-- START --

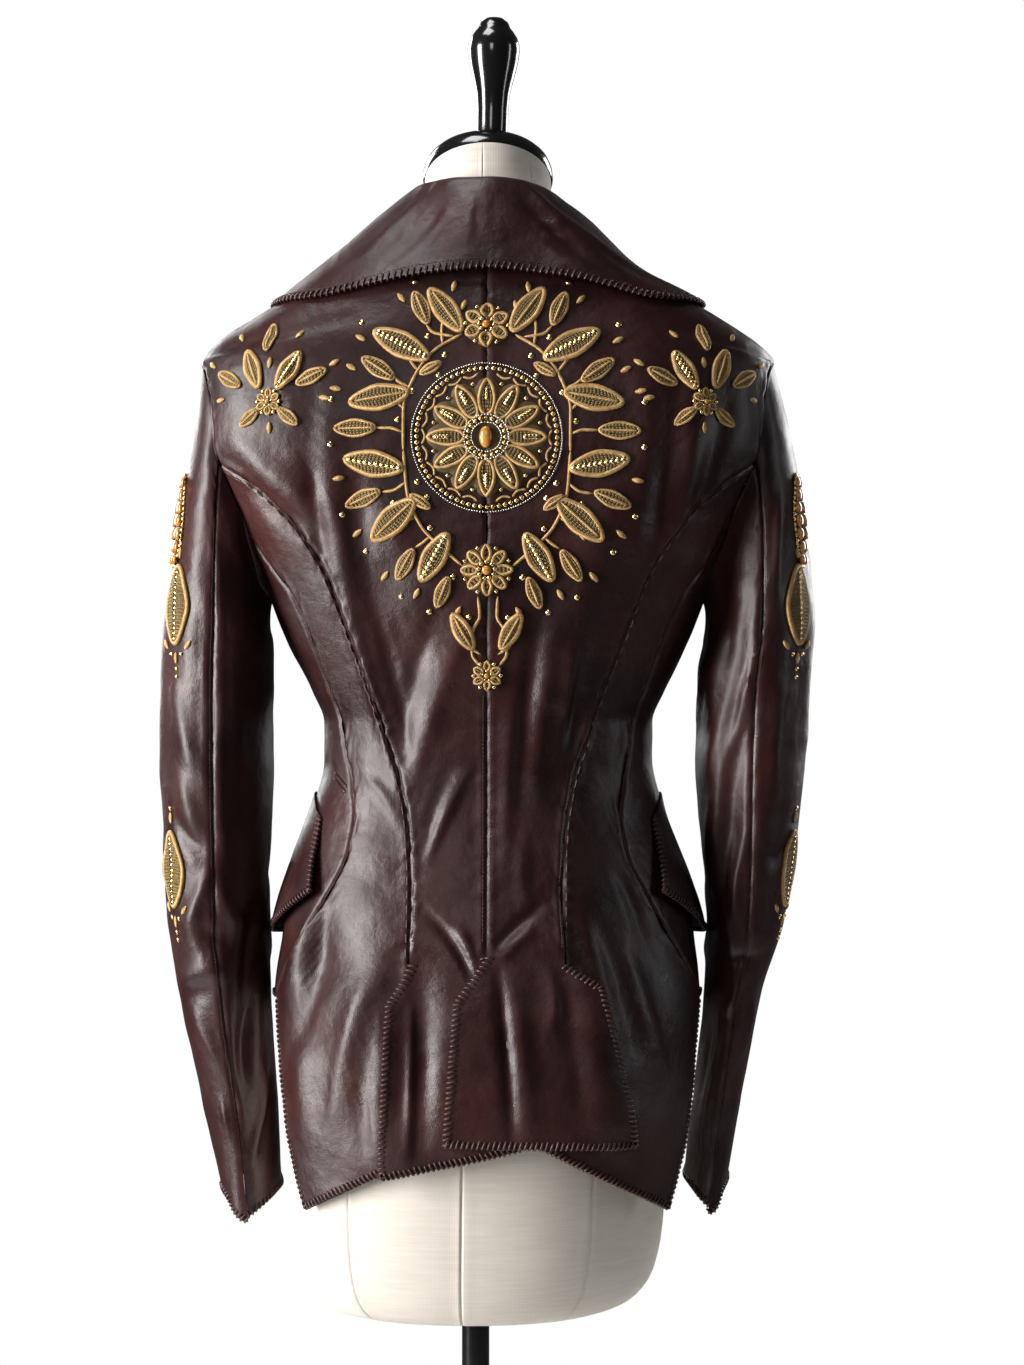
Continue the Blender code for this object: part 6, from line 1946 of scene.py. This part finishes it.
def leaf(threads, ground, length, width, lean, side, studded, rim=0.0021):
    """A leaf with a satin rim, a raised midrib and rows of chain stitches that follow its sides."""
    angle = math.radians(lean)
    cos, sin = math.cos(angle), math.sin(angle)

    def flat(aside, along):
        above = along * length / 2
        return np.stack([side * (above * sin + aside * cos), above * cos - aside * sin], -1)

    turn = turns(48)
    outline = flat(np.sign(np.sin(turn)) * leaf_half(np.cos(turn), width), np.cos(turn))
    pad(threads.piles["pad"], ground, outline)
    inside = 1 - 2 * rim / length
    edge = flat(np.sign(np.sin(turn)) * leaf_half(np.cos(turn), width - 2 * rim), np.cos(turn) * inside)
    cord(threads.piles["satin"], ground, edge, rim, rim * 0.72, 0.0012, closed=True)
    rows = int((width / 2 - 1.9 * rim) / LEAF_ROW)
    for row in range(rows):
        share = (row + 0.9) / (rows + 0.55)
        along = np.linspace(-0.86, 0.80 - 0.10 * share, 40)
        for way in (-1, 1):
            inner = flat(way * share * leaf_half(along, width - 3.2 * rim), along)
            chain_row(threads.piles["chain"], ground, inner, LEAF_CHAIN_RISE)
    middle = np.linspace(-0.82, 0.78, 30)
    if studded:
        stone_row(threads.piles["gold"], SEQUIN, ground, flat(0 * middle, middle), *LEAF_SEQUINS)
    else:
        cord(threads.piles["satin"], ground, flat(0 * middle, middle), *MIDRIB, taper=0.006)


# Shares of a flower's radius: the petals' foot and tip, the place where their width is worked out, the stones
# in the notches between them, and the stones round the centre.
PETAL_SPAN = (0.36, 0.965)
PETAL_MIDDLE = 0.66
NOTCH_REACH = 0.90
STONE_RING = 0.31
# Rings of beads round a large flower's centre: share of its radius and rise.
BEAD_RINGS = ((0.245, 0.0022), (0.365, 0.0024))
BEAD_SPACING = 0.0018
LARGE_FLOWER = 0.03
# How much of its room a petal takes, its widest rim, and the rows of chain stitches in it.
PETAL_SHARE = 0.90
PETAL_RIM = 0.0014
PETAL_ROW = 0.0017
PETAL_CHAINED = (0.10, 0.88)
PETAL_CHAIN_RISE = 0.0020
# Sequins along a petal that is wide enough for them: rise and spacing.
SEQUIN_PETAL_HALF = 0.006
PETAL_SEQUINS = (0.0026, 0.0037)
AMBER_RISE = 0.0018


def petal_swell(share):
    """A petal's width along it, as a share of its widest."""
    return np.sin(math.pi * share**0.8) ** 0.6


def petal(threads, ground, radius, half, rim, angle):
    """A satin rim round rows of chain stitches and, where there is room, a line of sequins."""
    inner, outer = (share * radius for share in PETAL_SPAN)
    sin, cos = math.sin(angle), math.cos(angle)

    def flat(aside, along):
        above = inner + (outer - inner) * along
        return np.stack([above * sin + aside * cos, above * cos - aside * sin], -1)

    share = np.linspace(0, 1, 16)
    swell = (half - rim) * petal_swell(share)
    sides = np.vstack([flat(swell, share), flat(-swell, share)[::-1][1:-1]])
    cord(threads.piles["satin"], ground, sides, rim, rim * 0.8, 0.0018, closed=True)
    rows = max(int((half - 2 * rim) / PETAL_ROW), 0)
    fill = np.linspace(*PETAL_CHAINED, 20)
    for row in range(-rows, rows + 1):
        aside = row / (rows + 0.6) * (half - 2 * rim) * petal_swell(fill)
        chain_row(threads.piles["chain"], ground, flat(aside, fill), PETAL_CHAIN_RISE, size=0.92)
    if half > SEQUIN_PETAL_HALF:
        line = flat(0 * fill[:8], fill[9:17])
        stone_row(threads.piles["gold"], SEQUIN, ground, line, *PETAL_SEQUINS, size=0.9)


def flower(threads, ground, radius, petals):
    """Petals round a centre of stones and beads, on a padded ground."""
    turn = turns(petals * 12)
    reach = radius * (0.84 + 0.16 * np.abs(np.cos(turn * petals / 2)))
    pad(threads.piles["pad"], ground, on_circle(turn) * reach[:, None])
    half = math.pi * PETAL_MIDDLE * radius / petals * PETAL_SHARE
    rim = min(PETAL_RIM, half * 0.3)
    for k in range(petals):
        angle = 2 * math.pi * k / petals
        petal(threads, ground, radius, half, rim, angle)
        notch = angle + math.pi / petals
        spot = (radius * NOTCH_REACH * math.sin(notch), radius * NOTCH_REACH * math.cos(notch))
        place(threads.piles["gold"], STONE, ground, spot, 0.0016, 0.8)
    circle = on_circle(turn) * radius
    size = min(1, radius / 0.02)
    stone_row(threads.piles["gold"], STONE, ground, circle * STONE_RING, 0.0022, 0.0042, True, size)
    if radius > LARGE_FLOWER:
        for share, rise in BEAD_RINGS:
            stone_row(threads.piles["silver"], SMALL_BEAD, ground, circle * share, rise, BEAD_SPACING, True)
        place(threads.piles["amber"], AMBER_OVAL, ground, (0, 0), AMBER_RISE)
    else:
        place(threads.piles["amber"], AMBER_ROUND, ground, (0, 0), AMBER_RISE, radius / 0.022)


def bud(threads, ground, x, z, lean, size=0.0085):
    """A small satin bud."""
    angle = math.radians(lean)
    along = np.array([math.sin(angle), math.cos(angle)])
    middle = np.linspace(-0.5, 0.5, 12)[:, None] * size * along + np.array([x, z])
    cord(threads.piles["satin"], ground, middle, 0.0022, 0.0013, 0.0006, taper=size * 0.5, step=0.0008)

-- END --

-- What is needed --
Exactly repeat the lines running from the top of the listing to the line bearing "return np.stack([side *", both of those lines included, and only them.

-- Reply --
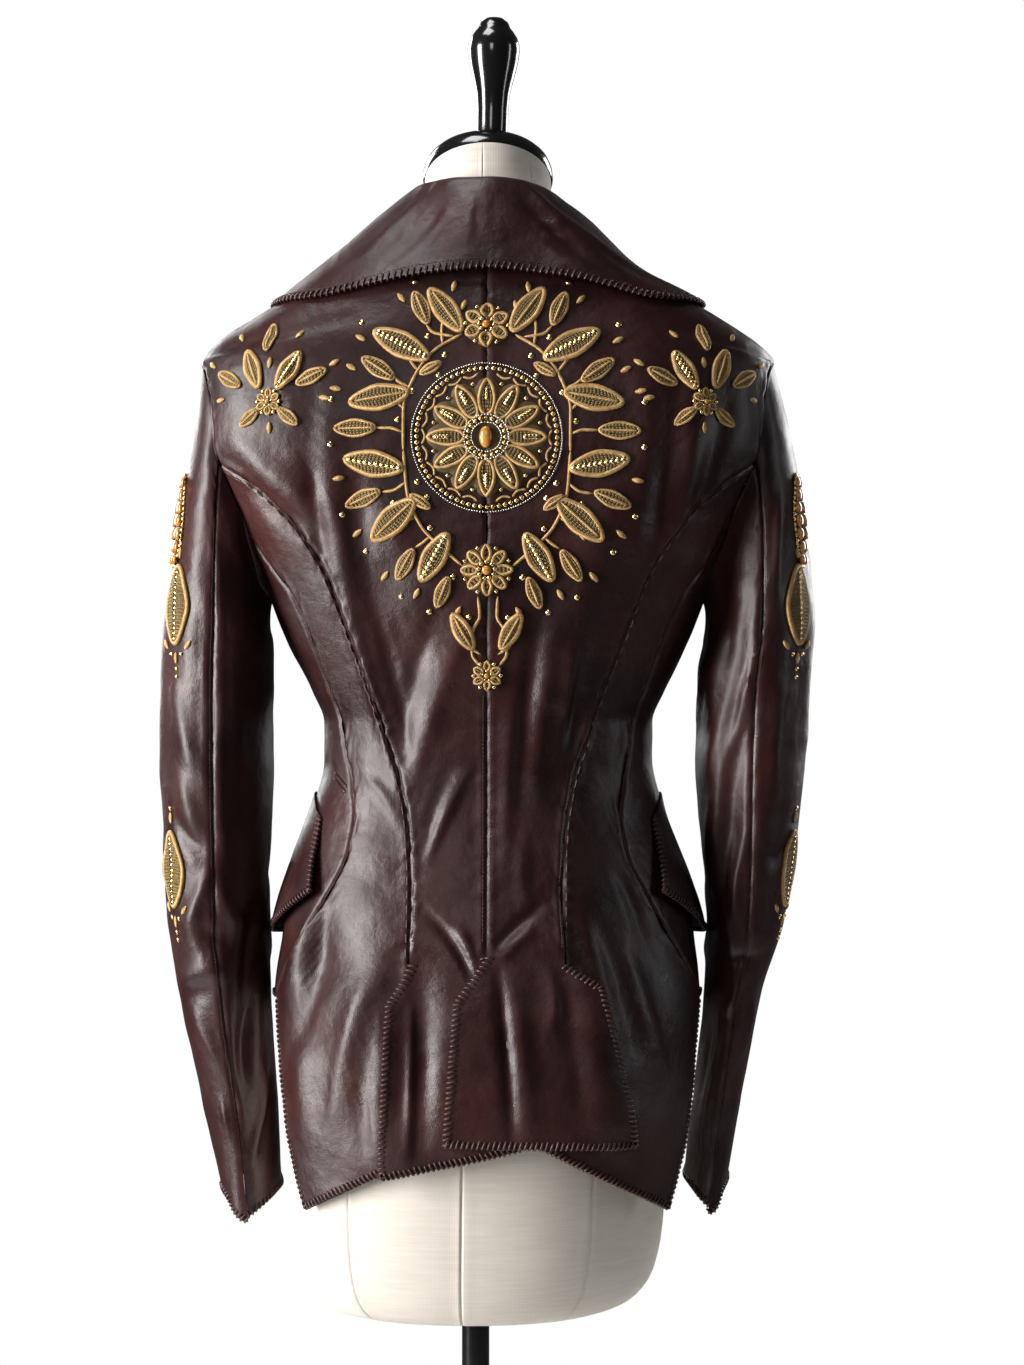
Continue the Blender code for this object: part 6, from line 1946 of scene.py. This part finishes it.
def leaf(threads, ground, length, width, lean, side, studded, rim=0.0021):
    """A leaf with a satin rim, a raised midrib and rows of chain stitches that follow its sides."""
    angle = math.radians(lean)
    cos, sin = math.cos(angle), math.sin(angle)

    def flat(aside, along):
        above = along * length / 2
        return np.stack([side * (above * sin + aside * cos), above * cos - aside * sin], -1)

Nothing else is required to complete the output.